Ethan Hawke, Uma Thurman and Robert Sean Leonard star in “Tape” (Lions Gate, $25), Richard Linklater’s fascinating character study about three former high school friends who come together in a shabby hotel room 10 years after graduation and end up playing out unresolved problems. The film reunites Hawke and Leonard, who appeared together in 1989’s “Dead Poets Society.”
Linklater and Hawke supply the perceptive commentary on the digital edition of the low-budget film, which was shot on high-definition video in just six days.
In his audio commentary for the strained Martin Lawrence comedy “Black Knight” (Fox, $27), director Gil Junger actually thanks the studio and the producers for giving him the job.
Best known as a sitcom director, Junger had previously directed only one feature, the low-budget 1999 teen comedy “Ten Things I Hate About You.”
The DVD also includes Lawrence talking about two of his scenes in the film, deleted scenes with commentary from Junger--one excised sequence features tennis champ Serena Williams--unfunny outtakes, storyboards, a short interview with Paula Abdul, who choreographed the film, and a look at the film’s production design.

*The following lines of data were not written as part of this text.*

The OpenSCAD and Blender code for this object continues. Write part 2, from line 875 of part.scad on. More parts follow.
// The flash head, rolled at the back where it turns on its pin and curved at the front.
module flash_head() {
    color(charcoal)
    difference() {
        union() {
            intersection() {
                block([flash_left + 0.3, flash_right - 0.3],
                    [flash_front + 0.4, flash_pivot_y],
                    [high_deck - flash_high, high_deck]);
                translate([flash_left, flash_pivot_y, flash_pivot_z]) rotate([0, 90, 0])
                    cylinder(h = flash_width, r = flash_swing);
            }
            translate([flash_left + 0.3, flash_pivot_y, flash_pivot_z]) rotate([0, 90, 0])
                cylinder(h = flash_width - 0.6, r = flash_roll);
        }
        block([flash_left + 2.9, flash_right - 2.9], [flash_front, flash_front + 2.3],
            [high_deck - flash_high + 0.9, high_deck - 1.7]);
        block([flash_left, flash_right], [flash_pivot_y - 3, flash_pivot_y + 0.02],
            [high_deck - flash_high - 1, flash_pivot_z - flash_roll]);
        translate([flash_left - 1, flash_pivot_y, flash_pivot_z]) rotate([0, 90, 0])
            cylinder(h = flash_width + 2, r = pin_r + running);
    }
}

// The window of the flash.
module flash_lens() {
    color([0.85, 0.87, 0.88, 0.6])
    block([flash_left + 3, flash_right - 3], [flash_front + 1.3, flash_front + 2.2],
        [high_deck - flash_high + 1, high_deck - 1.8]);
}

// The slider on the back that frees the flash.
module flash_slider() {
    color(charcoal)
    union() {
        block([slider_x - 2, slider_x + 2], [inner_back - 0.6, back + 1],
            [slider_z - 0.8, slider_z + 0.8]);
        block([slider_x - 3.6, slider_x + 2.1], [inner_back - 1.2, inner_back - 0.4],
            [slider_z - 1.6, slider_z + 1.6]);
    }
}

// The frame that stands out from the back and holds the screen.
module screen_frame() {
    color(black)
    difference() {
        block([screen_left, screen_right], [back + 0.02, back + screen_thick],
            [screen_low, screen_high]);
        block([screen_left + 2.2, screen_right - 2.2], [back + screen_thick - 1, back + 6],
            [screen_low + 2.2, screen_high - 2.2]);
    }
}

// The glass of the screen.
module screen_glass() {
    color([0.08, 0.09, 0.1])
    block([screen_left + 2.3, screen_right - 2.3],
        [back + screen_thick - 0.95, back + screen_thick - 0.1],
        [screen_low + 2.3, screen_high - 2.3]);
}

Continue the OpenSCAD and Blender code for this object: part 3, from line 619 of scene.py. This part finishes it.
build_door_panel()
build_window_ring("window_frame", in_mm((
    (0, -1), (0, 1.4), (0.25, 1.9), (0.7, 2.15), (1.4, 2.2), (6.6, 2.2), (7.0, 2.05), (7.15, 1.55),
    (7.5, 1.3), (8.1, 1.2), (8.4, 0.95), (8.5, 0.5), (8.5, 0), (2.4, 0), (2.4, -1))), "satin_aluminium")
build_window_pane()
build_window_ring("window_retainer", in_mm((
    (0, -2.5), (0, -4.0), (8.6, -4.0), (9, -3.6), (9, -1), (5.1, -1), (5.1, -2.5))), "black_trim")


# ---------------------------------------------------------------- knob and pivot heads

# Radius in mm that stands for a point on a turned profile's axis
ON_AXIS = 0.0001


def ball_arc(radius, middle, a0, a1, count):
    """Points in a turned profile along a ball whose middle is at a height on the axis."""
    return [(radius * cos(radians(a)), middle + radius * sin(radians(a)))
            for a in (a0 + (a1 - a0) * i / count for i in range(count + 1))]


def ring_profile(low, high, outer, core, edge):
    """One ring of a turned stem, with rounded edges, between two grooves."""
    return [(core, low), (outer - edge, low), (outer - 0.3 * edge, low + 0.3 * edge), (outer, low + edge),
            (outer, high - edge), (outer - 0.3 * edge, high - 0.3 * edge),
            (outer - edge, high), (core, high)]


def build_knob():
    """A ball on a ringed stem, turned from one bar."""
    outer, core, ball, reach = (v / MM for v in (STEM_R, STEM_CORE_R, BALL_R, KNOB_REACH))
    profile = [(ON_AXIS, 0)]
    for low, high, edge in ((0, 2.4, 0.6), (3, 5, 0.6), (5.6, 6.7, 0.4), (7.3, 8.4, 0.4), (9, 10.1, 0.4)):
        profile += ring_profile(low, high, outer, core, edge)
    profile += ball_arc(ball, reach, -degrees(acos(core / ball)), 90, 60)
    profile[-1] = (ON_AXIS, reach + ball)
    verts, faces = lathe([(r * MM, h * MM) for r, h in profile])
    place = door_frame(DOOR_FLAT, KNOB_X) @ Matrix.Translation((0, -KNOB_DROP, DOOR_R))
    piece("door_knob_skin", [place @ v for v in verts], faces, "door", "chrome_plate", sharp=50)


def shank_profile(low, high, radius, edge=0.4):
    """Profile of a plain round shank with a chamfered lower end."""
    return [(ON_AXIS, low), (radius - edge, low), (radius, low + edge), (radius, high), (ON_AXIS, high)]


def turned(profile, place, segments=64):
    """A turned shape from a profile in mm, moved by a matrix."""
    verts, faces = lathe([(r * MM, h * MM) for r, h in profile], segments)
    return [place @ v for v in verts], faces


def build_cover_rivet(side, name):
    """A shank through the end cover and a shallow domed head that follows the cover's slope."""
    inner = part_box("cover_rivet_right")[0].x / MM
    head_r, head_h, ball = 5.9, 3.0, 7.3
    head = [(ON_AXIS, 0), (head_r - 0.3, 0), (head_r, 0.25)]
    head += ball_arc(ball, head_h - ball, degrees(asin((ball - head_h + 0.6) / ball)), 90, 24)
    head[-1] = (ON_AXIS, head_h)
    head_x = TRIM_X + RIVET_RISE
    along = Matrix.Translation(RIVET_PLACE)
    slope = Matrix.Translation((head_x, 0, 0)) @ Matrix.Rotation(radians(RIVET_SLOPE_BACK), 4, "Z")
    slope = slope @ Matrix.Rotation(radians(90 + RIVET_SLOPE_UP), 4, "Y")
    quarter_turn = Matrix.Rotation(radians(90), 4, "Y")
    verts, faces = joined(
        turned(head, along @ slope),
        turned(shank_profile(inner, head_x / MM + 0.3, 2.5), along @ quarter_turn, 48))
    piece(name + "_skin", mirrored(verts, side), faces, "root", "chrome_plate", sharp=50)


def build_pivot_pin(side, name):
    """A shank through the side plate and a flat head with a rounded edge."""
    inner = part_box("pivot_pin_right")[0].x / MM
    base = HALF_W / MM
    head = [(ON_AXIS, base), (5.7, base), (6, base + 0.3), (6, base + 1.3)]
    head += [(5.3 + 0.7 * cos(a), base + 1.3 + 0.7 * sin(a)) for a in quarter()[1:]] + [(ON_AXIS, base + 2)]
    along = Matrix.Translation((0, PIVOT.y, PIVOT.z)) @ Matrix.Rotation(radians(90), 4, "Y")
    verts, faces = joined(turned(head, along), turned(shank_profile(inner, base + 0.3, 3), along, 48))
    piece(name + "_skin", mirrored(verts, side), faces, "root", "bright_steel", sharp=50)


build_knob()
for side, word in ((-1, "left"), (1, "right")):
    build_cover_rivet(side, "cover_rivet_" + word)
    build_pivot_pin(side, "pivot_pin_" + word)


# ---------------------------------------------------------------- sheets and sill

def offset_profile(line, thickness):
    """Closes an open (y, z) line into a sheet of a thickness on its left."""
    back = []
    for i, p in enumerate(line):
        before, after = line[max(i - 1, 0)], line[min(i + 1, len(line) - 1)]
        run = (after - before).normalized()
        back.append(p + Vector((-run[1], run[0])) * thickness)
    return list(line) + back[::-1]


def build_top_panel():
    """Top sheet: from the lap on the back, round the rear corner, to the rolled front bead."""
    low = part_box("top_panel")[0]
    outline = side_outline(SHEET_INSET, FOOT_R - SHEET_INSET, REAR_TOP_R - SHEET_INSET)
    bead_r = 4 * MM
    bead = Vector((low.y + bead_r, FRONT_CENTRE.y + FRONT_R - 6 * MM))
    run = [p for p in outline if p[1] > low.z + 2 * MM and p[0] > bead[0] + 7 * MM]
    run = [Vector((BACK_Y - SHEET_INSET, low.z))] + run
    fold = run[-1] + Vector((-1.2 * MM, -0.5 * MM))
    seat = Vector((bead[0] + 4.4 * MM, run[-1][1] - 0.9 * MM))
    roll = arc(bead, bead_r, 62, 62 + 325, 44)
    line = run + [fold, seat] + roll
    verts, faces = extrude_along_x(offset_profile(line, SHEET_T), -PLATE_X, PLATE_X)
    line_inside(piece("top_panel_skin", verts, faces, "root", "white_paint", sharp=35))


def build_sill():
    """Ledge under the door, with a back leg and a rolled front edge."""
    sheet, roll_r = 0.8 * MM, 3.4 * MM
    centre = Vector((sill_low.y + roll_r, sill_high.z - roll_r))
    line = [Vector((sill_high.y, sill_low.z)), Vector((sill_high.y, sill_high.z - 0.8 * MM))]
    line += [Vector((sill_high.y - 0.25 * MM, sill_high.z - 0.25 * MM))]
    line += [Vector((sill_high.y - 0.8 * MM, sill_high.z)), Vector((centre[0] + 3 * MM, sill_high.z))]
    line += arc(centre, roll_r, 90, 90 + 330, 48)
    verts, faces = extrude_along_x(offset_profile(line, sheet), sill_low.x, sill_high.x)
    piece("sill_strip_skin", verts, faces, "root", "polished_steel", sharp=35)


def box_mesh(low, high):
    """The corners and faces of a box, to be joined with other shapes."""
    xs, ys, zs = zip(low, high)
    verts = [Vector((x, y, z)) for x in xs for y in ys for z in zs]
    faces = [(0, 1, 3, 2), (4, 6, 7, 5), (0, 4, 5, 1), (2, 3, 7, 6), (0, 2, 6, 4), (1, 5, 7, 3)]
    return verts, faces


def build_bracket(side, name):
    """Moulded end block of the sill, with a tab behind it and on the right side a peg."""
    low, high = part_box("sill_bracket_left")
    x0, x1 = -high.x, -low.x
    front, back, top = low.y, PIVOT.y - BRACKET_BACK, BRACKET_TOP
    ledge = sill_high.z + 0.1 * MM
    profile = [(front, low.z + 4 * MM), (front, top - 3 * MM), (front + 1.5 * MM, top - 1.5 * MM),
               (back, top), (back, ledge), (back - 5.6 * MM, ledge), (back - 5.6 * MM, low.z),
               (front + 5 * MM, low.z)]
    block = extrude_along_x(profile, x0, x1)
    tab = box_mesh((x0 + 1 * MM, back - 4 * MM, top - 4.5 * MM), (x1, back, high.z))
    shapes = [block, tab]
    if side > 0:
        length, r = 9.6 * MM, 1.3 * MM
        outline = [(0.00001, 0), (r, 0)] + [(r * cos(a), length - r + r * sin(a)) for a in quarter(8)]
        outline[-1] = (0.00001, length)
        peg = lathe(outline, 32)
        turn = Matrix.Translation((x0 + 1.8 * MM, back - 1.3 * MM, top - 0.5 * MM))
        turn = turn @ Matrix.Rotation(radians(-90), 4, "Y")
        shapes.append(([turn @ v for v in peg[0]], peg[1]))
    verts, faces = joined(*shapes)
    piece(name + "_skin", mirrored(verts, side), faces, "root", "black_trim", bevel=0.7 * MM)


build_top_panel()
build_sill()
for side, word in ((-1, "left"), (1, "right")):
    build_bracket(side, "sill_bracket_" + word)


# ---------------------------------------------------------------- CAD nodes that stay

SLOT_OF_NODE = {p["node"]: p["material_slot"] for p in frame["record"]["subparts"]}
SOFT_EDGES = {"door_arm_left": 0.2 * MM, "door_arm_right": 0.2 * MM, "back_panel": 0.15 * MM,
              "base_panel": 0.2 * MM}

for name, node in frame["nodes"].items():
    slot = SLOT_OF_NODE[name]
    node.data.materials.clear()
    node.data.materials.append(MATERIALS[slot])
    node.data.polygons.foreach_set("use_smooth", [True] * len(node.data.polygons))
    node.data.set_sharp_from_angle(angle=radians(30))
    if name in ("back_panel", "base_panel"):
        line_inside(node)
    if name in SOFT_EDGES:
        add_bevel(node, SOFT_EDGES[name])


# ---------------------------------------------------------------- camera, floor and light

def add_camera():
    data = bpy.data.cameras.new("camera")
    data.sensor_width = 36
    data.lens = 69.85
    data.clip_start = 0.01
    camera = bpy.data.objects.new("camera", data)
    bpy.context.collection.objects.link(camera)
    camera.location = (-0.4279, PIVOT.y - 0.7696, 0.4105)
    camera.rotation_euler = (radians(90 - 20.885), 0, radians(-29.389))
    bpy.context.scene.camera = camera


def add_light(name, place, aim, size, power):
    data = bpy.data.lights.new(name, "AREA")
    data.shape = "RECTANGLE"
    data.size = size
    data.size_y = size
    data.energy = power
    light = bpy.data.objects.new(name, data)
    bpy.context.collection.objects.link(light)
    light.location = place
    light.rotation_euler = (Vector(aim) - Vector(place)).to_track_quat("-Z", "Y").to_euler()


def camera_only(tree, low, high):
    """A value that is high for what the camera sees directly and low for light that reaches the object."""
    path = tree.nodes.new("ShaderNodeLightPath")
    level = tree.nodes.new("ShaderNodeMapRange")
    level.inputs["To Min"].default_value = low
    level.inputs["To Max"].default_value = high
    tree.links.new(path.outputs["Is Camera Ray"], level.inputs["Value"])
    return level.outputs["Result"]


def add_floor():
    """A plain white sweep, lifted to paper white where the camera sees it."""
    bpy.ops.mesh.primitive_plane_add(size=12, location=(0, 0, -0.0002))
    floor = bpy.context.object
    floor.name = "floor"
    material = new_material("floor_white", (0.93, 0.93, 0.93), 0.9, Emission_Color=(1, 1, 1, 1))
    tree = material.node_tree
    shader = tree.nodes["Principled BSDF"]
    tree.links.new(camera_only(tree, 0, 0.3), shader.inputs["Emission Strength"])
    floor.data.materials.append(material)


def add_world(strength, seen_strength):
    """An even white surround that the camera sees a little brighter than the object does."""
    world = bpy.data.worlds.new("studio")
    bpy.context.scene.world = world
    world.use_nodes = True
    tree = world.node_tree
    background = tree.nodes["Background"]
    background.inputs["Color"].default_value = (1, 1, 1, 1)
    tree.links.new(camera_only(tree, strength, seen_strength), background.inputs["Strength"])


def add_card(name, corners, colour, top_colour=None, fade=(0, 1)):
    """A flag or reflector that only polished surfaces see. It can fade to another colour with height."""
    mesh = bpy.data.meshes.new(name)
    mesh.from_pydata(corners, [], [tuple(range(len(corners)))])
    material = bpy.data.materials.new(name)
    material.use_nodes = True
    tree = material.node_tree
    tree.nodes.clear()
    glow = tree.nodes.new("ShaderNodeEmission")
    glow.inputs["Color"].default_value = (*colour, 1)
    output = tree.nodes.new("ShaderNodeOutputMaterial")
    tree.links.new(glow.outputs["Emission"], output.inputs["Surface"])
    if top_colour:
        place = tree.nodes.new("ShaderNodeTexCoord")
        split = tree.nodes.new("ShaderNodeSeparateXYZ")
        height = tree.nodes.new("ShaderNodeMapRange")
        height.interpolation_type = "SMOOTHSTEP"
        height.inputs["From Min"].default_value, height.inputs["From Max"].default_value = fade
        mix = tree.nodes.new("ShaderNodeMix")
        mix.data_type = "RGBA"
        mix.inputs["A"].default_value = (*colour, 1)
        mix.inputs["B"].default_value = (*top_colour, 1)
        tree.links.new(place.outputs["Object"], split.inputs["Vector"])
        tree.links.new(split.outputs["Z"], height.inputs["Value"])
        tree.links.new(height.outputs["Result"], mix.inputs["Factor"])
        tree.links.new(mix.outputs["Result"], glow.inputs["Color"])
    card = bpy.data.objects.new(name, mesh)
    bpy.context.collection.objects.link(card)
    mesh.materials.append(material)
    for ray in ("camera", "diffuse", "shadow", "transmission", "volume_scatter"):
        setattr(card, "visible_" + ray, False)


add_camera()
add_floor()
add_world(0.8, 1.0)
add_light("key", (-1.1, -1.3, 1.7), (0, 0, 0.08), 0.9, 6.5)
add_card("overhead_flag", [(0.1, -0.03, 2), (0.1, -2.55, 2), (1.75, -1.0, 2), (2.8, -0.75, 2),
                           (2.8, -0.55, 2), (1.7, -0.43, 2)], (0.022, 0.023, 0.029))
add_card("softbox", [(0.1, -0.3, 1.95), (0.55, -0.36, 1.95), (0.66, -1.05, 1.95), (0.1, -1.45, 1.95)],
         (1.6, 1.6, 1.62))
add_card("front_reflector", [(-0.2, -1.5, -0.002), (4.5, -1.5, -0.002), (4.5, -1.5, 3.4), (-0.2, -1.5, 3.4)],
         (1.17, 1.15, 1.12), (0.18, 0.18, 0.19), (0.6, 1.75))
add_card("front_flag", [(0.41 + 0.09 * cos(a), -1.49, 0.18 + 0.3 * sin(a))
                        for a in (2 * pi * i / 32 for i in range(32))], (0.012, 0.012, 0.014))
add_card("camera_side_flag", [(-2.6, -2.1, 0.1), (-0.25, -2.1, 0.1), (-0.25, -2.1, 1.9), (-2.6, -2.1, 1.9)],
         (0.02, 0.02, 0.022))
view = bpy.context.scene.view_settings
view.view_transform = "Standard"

The thriller “Domestic Disturbance” is just the latest in a series of unsatisfactory vehicles for star John Travolta. In this uninspired chiller, he plays a father who must protect his son from his evil stepfather. Teri Polo, Vince Vaughn and a scene-stealing Steve Buscemi star.
The digital edition (Paramount, $30) includes six deleted scenes with an introduction from veteran director Harold Becker, as well as his passable audio commentary.
If you love films that feature brutal fight sequences, you’ll want to check out “Ultimate Fights” (Universal, $15 for VHS, $20 for DVD), a collection of 16 fight scenes from such films as “Gladiator,” “Scarface,” “Crouching Tiger, Hidden Dragon,” “They Live!” and “Legend of the Drunken Master.”
The digital version includes a featurette with fight choreographer James Lew on how to stage your own movie fight; audio commentary with Hong Kong director Tsui Hark, an interactive game and fun facts about each scene.